Mittag-Leffler was born in Stockholm, as the eldest of four siblings to the school principal John Olof Leffler and Gustava Wilhelmina Mittag. He later added his mother’s maiden name to his paternal surname. Both sides of the family were of German origin but had lived for several generations in Sweden. Gösta also showed his many talents as he progressed through school, and his teachers in elementary school and later those at the Gymnasium in Stockholm realised that he had an outstanding ability for mathematics.[1] He matriculated at Uppsala University in 1865. During his studies he supported himself by taking private pupils. He completed his Ph.D. in 1872 and became docent at the university the same year.

Perhaps the event which would have the greatest lasting effect on his life was being awarded a salary which came through an endowment with a condition attached which said that the holder had to spend three years abroad. In 1873 Mittag-Leffler set off for Paris, where he attended Charles Hermite‘s lectures on elliptic functions. From there, he continued to Göttingen and Berlin, where he studied under Weierstrass, which proved to be extremely influential in setting the direction of Mittag-Leffler’s subsequent mathematical work.

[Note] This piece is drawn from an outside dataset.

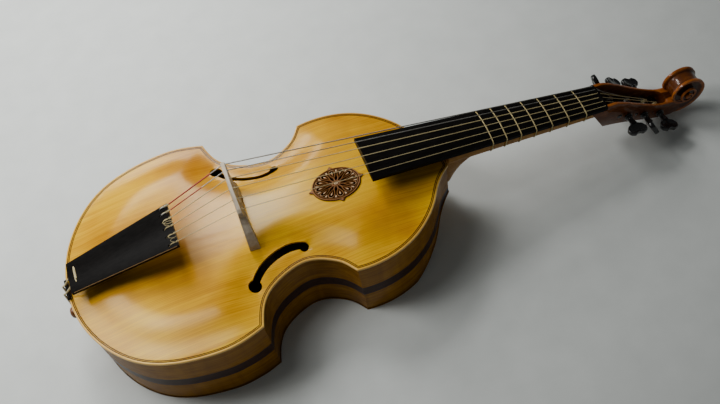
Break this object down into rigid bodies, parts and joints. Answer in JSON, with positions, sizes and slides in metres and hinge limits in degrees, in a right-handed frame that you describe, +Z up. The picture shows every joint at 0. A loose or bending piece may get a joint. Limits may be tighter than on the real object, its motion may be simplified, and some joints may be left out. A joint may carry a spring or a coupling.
{
  "type": "viola da gamba",
  "caption": "Bowed and fretted bass viol with carved rosette, C-shaped sound holes, tied frets, side pegs and scroll, lying on its flat back.",
  "frame": {"origin": "on the flat back's outside face, on the centre line, straight below the bridge", "axes": "+X from the bridge to the scroll, +Y to the bass side, +Z up out of the top; it lies on its back"},
  "size_m": [1.228, 0.4232, 0.2775],
  "materials": {
    "spruce_top": "glossy golden-amber varnish over straight spruce grain",
    "maple_body": "glossy golden-brown varnish over maple",
    "dark_inlay": "dark wood under varnish",
    "carved_rosette": "hand-carved, brown in the hollows and cream on the edges",
    "inner_wood": "bare wood, planed",
    "maple_neck": "satin golden varnish",
    "head_wood": "glossy reddish-brown varnish",
    "ebony": "black, polished",
    "peg_black": "black, glossy",
    "bridge_maple": "bare pale maple",
    "button_wood": "glossy brown",
    "gut": "translucent yellowish gut",
    "wound_string": "close-wound metal"
  },
  "bodies": {
    "root_body": {"top_plate": "spruce_top", "back_lower": "maple_body", "back_upper": "maple_body", "rib_lower_treble": "maple_body", "rib_lower_bass": "maple_body", "rib_waist_treble": "maple_body", "rib_waist_bass": "maple_body", "rib_upper_treble": "maple_body", "rib_upper_bass": "maple_body", "rib_bands": "dark_inlay", "purfling": "dark_inlay", "rosette": "carved_rosette", "lining_top": "inner_wood", "lining_back": "inner_wood", "tail_block": "inner_wood", "neck_block": "inner_wood", "corner_blocks": "inner_wood", "bass_bar": "inner_wood", "sound_post": "inner_wood", "post_plate": "inner_wood", "back_braces": "inner_wood", "neck": "maple_neck", "fingerboard": "ebony", "nut": "ebony", "pegbox_scroll": "head_wood", "bridge": "bridge_maple", "tailpiece": "ebony", "tailgut": "gut", "saddle": "ebony", "end_button": "button_wood", "string_1": "gut", "string_2": "gut", "string_3": "gut", "string_4": "gut", "string_5": "wound_string", "string_6": "wound_string"},
    "peg_1_body": {"peg_1": "peg_black", "winding_1": "gut"},
    "peg_2_body": {"peg_2": "peg_black", "winding_2": "gut"},
    "peg_3_body": {"peg_3": "peg_black", "winding_3": "gut"},
    "peg_4_body": {"peg_4": "peg_black", "winding_4": "gut"},
    "peg_5_body": {"peg_5": "peg_black", "winding_5": "wound_string"},
    "peg_6_body": {"peg_6": "peg_black", "winding_6": "wound_string"},
    "fret_1_body": {"fret_1": "gut"},
    "fret_2_body": {"fret_2": "gut"},
    "fret_3_body": {"fret_3": "gut"},
    "fret_4_body": {"fret_4": "gut"},
    "fret_5_body": {"fret_5": "gut"},
    "fret_6_body": {"fret_6": "gut"},
    "fret_7_body": {"fret_7": "gut"}
  },
  "joints": [
    {"name": "peg_1_turn", "type": "hinge", "parent": "root_body", "child": "peg_1_body", "pos_m": [0.7182, 0, 0.0781], "axis": [0, 1, 0], "continuous": true},
    {"name": "peg_2_turn", "type": "hinge", "parent": "root_body", "child": "peg_2_body", "pos_m": [0.7546, 0, 0.0603], "axis": [0, 1, 0], "continuous": true},
    {"name": "peg_3_turn", "type": "hinge", "parent": "root_body", "child": "peg_3_body", "pos_m": [0.791, 0, 0.0425], "axis": [0, 1, 0], "continuous": true},
    {"name": "peg_4_turn", "type": "hinge", "parent": "root_body", "child": "peg_4_body", "pos_m": [0.7728, 0, 0.0514], "axis": [0, 1, 0], "continuous": true},
    {"name": "peg_5_turn", "type": "hinge", "parent": "root_body", "child": "peg_5_body", "pos_m": [0.7364, 0, 0.0692], "axis": [0, 1, 0], "continuous": true},
    {"name": "peg_6_turn", "type": "hinge", "parent": "root_body", "child": "peg_6_body", "pos_m": [0.7, 0, 0.087], "axis": [0, 1, 0], "continuous": true},
    {"name": "fret_1_slide", "type": "slide", "parent": "root_body", "child": "fret_1_body", "axis": [0.9846, 0, -0.1749], "range_m": [0, 0.005]},
    {"name": "fret_2_slide", "type": "slide", "parent": "root_body", "child": "fret_2_body", "axis": [0.9846, 0, -0.1749], "range_m": [0, 0.005]},
    {"name": "fret_3_slide", "type": "slide", "parent": "root_body", "child": "fret_3_body", "axis": [0.9846, 0, -0.1749], "range_m": [0, 0.005]},
    {"name": "fret_4_slide", "type": "slide", "parent": "root_body", "child": "fret_4_body", "axis": [0.9846, 0, -0.1749], "range_m": [0, 0.005]},
    {"name": "fret_5_slide", "type": "slide", "parent": "root_body", "child": "fret_5_body", "axis": [0.9846, 0, -0.1749], "range_m": [0, 0.005]},
    {"name": "fret_6_slide", "type": "slide", "parent": "root_body", "child": "fret_6_body", "axis": [0.9846, 0, -0.1749], "range_m": [0, 0.005]},
    {"name": "fret_7_slide", "type": "slide", "parent": "root_body", "child": "fret_7_body", "axis": [0.9846, 0, -0.1749], "range_m": [0, 0.005]}
  ]
}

He then took up a position as professor of mathematics at the University of Helsinki from 1877 to 1881 and then as the first professor of mathematics at the University College of Stockholm (the later Stockholm University). He was president of the college from 1891 to 1892 and retired from his chair in 1911. Mittag-Leffler made numerous contributions to mathematical analysis particularly in areas concerned with limits and including calculus, analytic geometry and probability theory. He worked on the general theory of functions, studying relationships between independent and dependent variables. His best known work concerned the analytic representation of a one-valued function, this work culminated in the Mittag-Leffler theorem. This study began as an attempt to generalise results in Weierstrass’s lectures where he had described his theorem on the existence of an entire function with prescribed zeros each with a specified multiplicity. Mittag-Leffler tried to generalise this result to meromorphic function while he was studying in Berlin.[1]

In 1882, Mittag-Leffler founded the mathematical journal Acta Mathematica, with the help of King Oscar’s sponsorship, and partly paid for with the fortune of his wife Signe Lindfors, who came from a very wealthy Finnish family. He also served as chief editor of the journal for 45 years. Ever since the start it has been one of the most prestigious mathematics journals in the world. The original idea for such a journal came from Sophus Lie in 1881, but it was Mittag-Leffler’s understanding of the European mathematical scene, together with his political skills, which ensured its success. He attracted substantial contributions from the French mathematician Henri Poincaré, and in the early volumes he demonstrated his support for Georg Cantor’s work in set theory by publishing French translations of Cantor’s papers.[3]

The journal’s “most famous episode” concerns Henri Poincaré, who won a prize offered in 1887 by Oscar II of Sweden for the best mathematical work concerning the stability of the Solar System by purporting to prove the stability of a special case of the three-body problem. The prize paper was to be published in Acta Mathematica, but after the issue containing the paper was printed, Poincaré found an error that invalidated his proof. He paid more than the prize money to destroy the print run and reprint the issue without his paper, and instead published a corrected paper a year later in the same journal that demonstrated that the system could be unstable. This paper later became one of the foundational works of chaos theory.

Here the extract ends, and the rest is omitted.